An alternative approach for modeling antecedent moisture is to start from measurements of the behavior of the system and the external influences (inputs to the system) and try to determine a mathematical relation between them without going into the details of what is actually happening inside the system. This approach is called system identification. System identification is applied in several fields beyond engineering, ranging from economics to astronomy, and it also comes under other names (such as inverse modeling, time series analysis, and empirical physical modeling). System identification is a general term to describe mathematical tools and algorithms that build dynamical models from measured data. A dynamical model in this context is a mathematical description of the dynamic behavior of a system or process. In many cases, a so-called white-box model based on first principles (e.g., a model for a physical process from Newton's laws of motion) will be overly complex and possibly even impossible to obtain in reasonable time, due to the complex nature of many systems and processes.

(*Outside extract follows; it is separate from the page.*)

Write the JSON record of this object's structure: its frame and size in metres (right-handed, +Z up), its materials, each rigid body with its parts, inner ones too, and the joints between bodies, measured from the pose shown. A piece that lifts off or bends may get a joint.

Data-based approaches based on system identification, such as the H2Ometrics antecedent moisture model, have been applied to hydrologic modeling for simulating antecedent moisture effects on wet weather events in sanitary collection systems. This modeling approach differs from traditional techniques because it is based on system identification and is guided by system observations (i.e. data) and mathematical routines are used to generate the correct model structure, rather than physically based first principles. This is in contrast to assuming that the correct model is known beforehand, as is typically the case for modeling within civil engineering. This technique allows information within the observations to guide the modeling algorithms so that only the relevant and observed dynamics are present in the model structure. The resulting models are not black box, but are grey box models that have parameters and structure that tie directly to physical understanding and interpretation.